--- Start of Supplied information ---

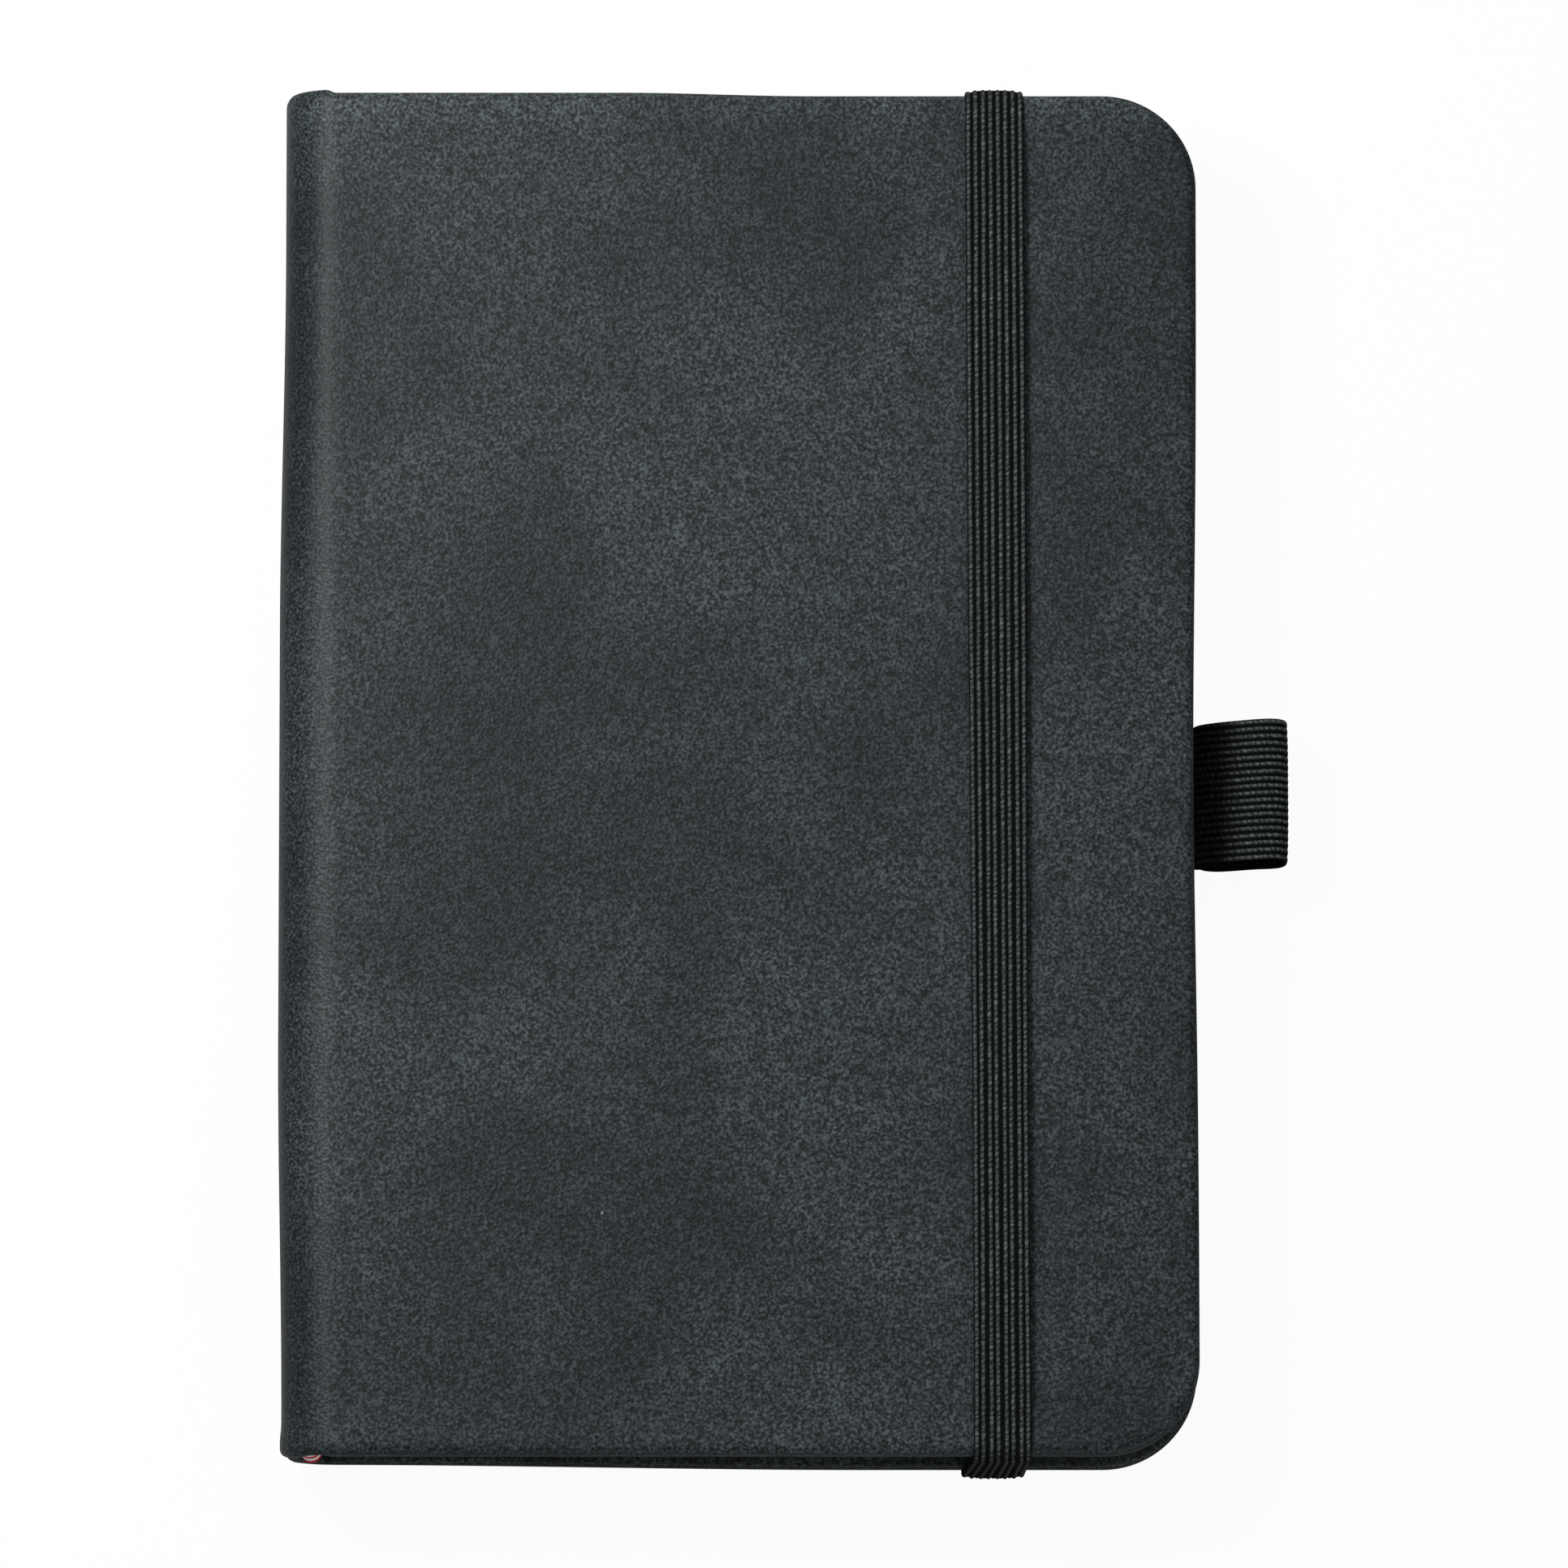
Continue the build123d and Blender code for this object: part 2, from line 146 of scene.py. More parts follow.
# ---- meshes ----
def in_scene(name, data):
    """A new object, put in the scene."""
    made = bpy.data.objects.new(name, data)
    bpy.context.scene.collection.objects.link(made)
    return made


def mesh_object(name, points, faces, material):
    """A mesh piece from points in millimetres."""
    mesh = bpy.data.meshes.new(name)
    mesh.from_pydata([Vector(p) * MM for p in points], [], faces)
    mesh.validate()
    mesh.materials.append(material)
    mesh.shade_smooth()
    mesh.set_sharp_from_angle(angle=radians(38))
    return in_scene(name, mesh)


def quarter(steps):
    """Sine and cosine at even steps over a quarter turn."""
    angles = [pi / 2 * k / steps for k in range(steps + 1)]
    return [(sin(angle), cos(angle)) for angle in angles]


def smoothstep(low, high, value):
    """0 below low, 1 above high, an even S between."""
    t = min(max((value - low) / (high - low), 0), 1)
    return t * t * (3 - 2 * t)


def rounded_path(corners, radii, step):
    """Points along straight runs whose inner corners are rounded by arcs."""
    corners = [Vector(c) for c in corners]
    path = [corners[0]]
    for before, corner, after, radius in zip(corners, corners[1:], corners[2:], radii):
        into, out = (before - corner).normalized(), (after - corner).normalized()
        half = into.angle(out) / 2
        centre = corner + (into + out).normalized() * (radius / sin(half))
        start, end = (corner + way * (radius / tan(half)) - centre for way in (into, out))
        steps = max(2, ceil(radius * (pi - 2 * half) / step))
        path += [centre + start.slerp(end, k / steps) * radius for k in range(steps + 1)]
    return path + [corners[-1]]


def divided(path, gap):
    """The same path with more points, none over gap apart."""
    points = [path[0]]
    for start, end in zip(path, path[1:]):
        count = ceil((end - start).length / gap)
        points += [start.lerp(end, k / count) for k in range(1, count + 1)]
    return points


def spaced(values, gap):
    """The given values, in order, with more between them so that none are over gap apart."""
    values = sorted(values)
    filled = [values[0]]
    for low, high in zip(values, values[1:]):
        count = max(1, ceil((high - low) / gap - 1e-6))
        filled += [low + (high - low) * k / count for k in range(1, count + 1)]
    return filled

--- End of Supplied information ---

From the opening line of the data above through the line that contains "return path + [corners[-1]]", please print each line as it stands and only those lines.

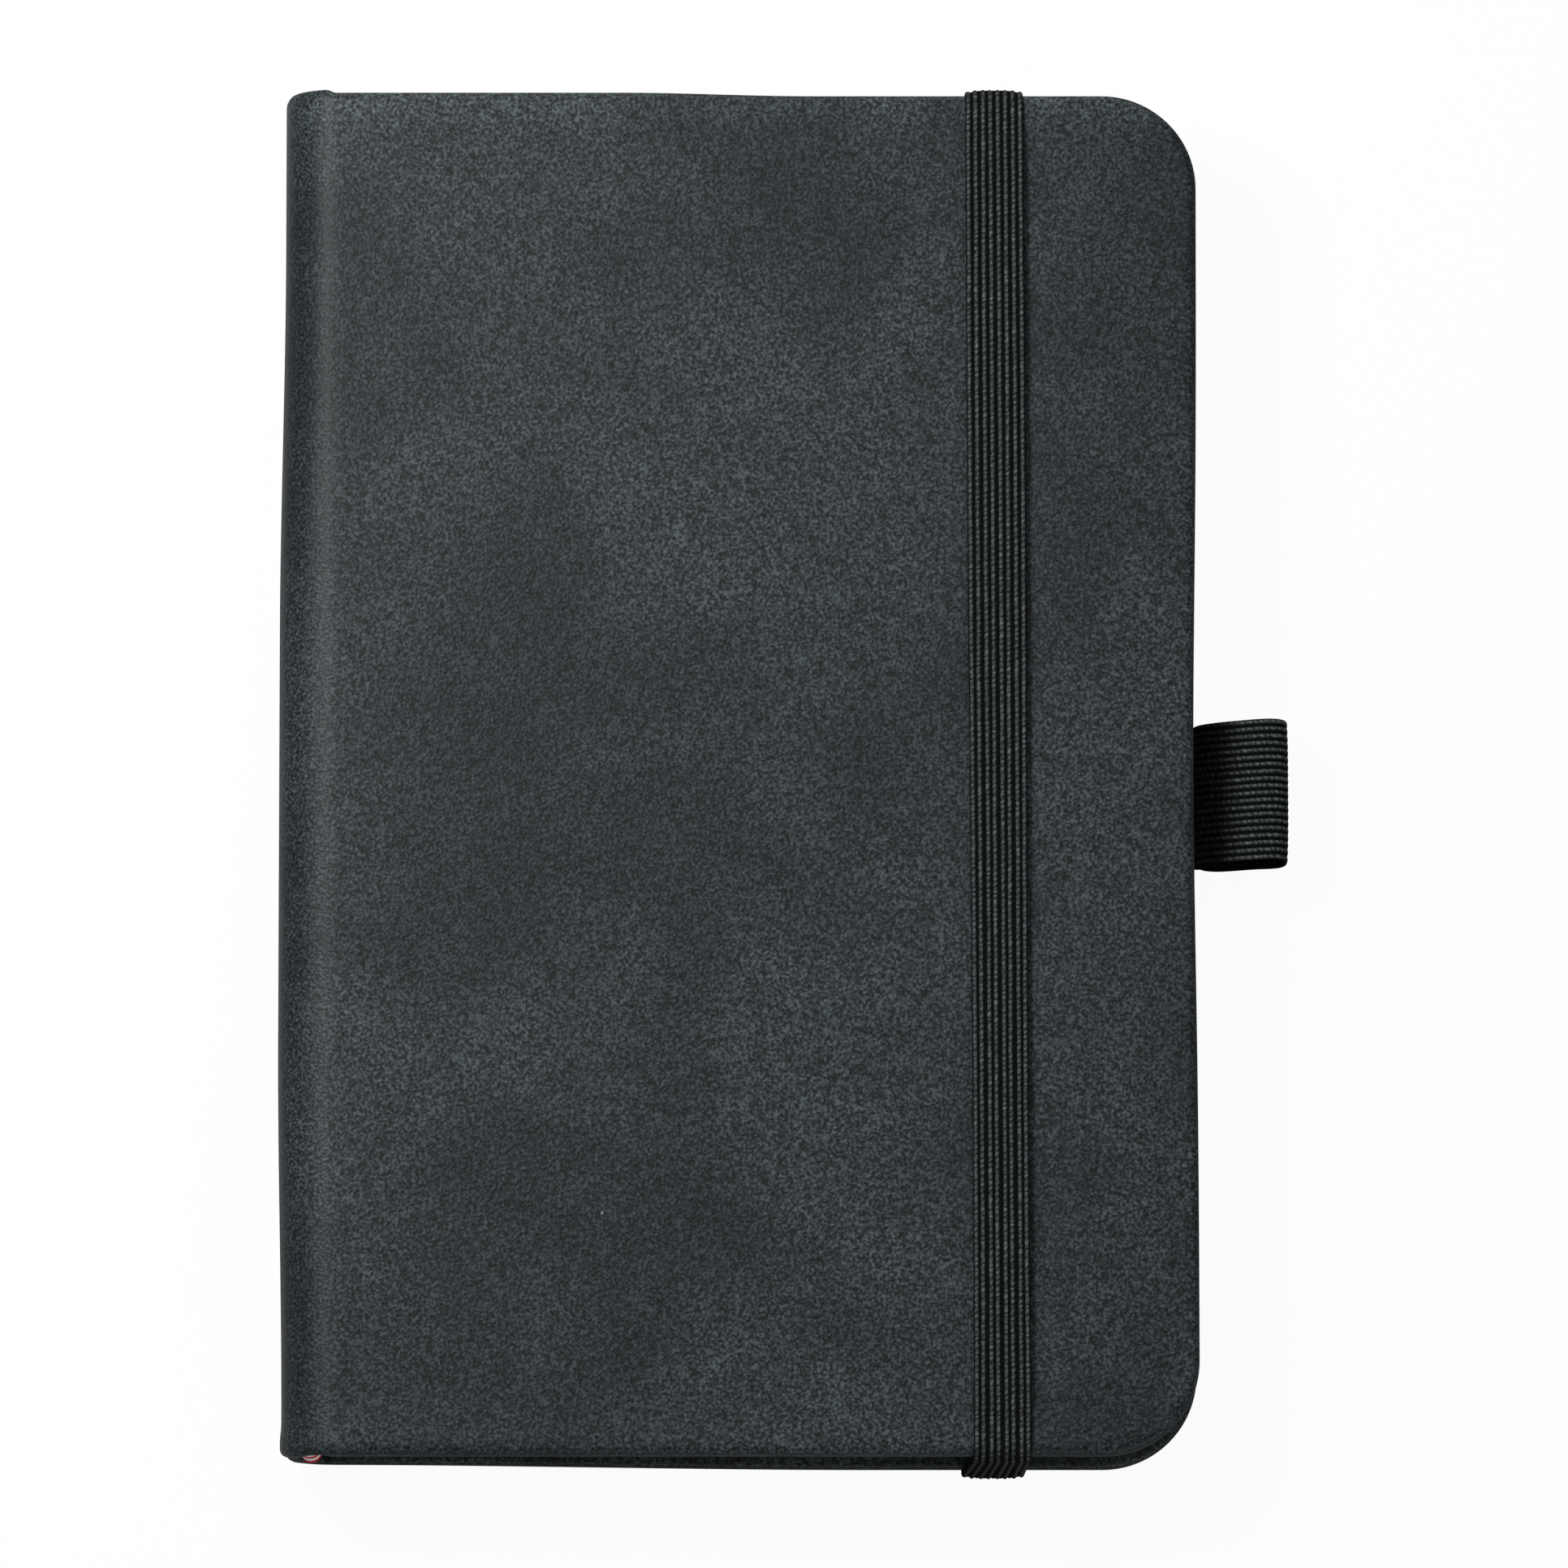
Continue the build123d and Blender code for this object: part 2, from line 146 of scene.py. More parts follow.
# ---- meshes ----
def in_scene(name, data):
    """A new object, put in the scene."""
    made = bpy.data.objects.new(name, data)
    bpy.context.scene.collection.objects.link(made)
    return made


def mesh_object(name, points, faces, material):
    """A mesh piece from points in millimetres."""
    mesh = bpy.data.meshes.new(name)
    mesh.from_pydata([Vector(p) * MM for p in points], [], faces)
    mesh.validate()
    mesh.materials.append(material)
    mesh.shade_smooth()
    mesh.set_sharp_from_angle(angle=radians(38))
    return in_scene(name, mesh)


def quarter(steps):
    """Sine and cosine at even steps over a quarter turn."""
    angles = [pi / 2 * k / steps for k in range(steps + 1)]
    return [(sin(angle), cos(angle)) for angle in angles]


def smoothstep(low, high, value):
    """0 below low, 1 above high, an even S between."""
    t = min(max((value - low) / (high - low), 0), 1)
    return t * t * (3 - 2 * t)


def rounded_path(corners, radii, step):
    """Points along straight runs whose inner corners are rounded by arcs."""
    corners = [Vector(c) for c in corners]
    path = [corners[0]]
    for before, corner, after, radius in zip(corners, corners[1:], corners[2:], radii):
        into, out = (before - corner).normalized(), (after - corner).normalized()
        half = into.angle(out) / 2
        centre = corner + (into + out).normalized() * (radius / sin(half))
        start, end = (corner + way * (radius / tan(half)) - centre for way in (into, out))
        steps = max(2, ceil(radius * (pi - 2 * half) / step))
        path += [centre + start.slerp(end, k / steps) * radius for k in range(steps + 1)]
    return path + [corners[-1]]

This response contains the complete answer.